Tuesday, 21 April 2009

Trust in business


McKinsey have published research suggesting why trust has fallen in business (supporting one of Edelman’s findings) as a result of the global economic turmoil.

Of the 85% who said that trust in business had fallen, 56% blame financial firms' mishandling of risk. 33% of executives said job losses also contributed to the decline in trust and 29% cited executive compensation levels:

“There is much less consensus among the respondents on whether CEO compensation is excessive in their industries: 43 percent say it is, and 47 percent say it isn’t. Perhaps not surprising, nearly 60 percent of respondents in finance say yes, as do 49 percent of respondents at very large companies (those with annual revenue of $1 billion or more).”


Harvard trust in business



The most interesting point from the research concerns how companies are attempting to do more with less.

“More than half of all respondents—57 percent—say that because of good management, their companies have been less hurt than most by the crisis.

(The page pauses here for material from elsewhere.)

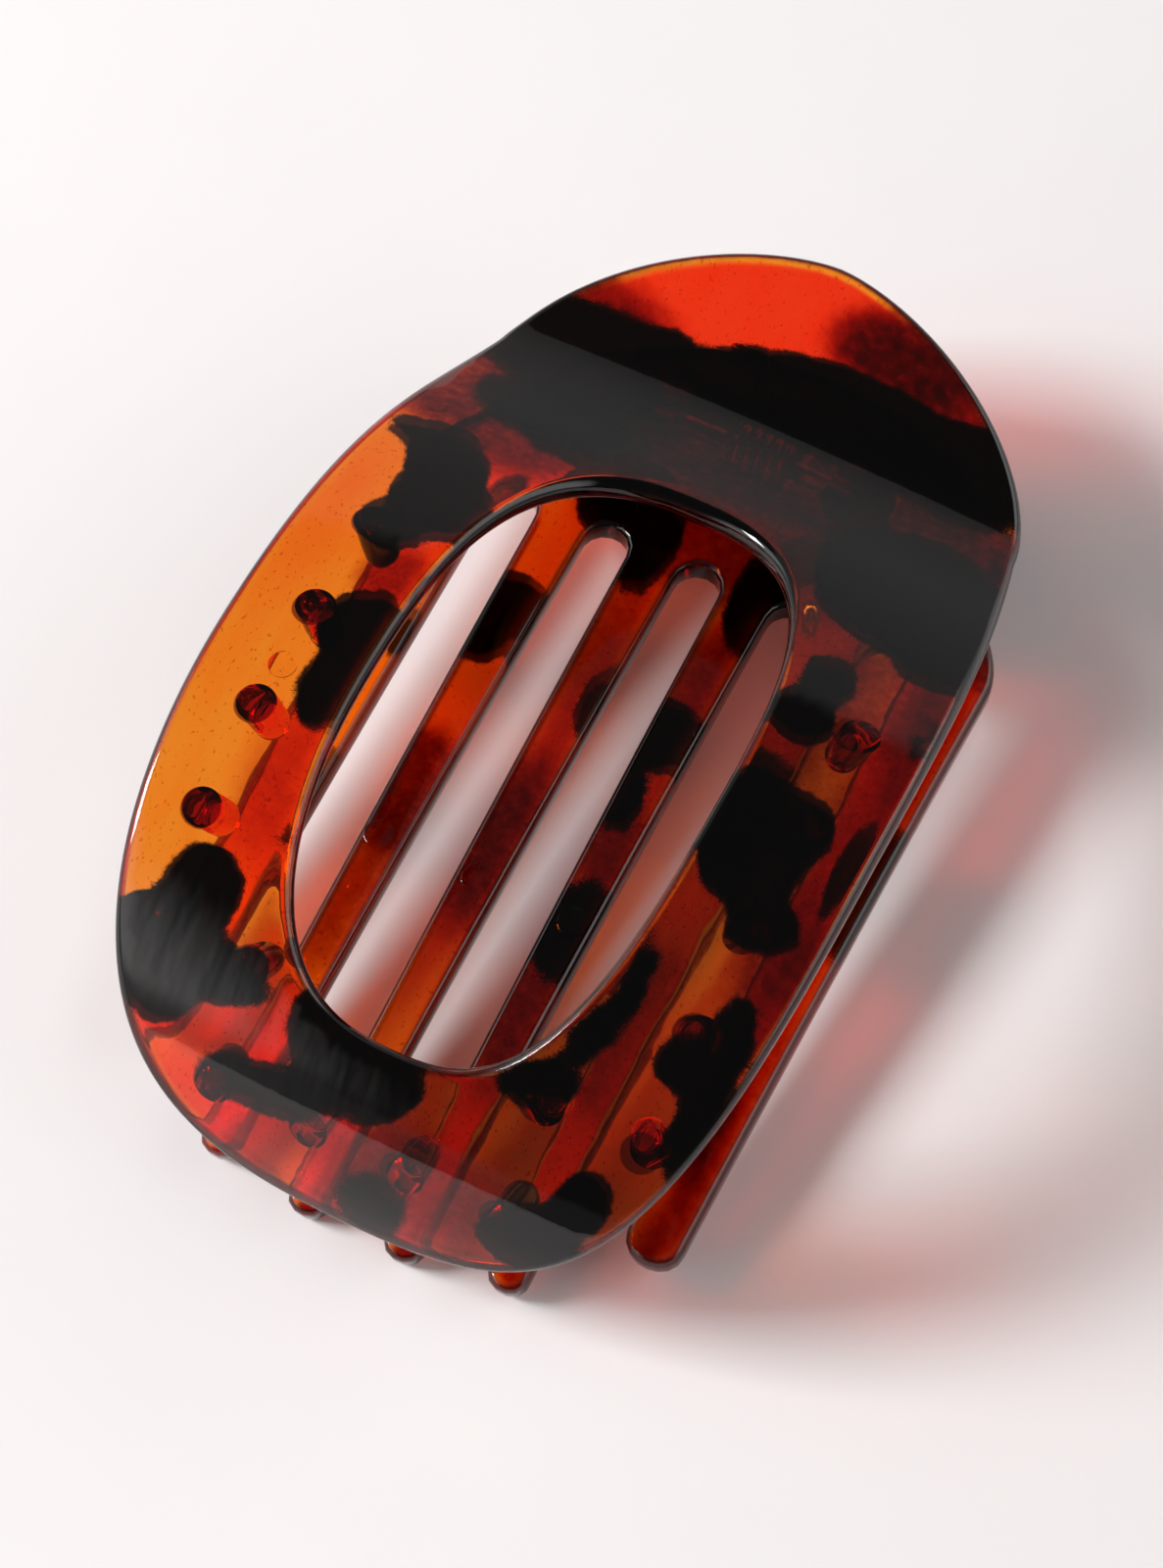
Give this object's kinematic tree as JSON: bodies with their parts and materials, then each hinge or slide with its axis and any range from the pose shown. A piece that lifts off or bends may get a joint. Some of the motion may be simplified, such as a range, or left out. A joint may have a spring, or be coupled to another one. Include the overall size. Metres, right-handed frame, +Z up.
{
  "type": "flat claw hair clip",
  "caption": "Flat claw hair clip: a curved windowed upper jaw over a toothed comb jaw, hinged on a pin and closed by a torsion spring.",
  "frame": {"origin": "under the middle of the clip, on the surface that it lies on", "axes": "+X across the clip, +Y from the tine tips towards the thumb tabs, +Z up through the upper jaw; the clip lies closed"},
  "size_m": [0.0638, 0.105, 0.0348],
  "materials": {
    "tortoiseshell_plastic": "polished translucent plastic, amber and red with near-black blotches",
    "pin_steel": "plain steel",
    "spring_steel": "plain drawn steel wire"
  },
  "bodies": {
    "lower": {"lower_jaw": "tortoiseshell_plastic", "hinge_pin": "pin_steel", "torsion_spring": "spring_steel"},
    "upper": {"upper_jaw": "tortoiseshell_plastic"}
  },
  "joints": [
    {"name": "jaw_hinge", "type": "hinge", "parent": "lower", "child": "upper", "pos_m": [0, 0.034, 0.0126], "axis": [-1, 0, 0], "range_deg": [0, 50], "stiffness_Nm_per_rad": 0.07, "springref_deg": -51.57, "deforming": ["torsion_spring"]}
  ]
}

Although that figure probably indicates hope for better results than are entirely plausible, it also indicates a confidence in management that runs counter to many other reports. Indeed, even at companies where executives expect profits to drop in the first half of 2009, 51 percent say that their companies have been well managed, along with 52 percent of executives at financial firms.

Perhaps even more interesting, companies that (according to their executives) are well managed have a focus somewhat different from the one that executives at poorly managed companies support. Well-managed companies have a much stronger emphasis on reducing both operating costs and capital spending, as well as on improving productivity. Although executives at poorly managed companies also advocate cutting operating costs, they then turn to restructuring and hiring [talent that would not otherwise have been available].”


Ie while better and worse performing companies are reducing bottom line costs, the ones performing best are also putting more emphasis into building the top line as well.  And they’re doing this by utilising the talent they already have that much better.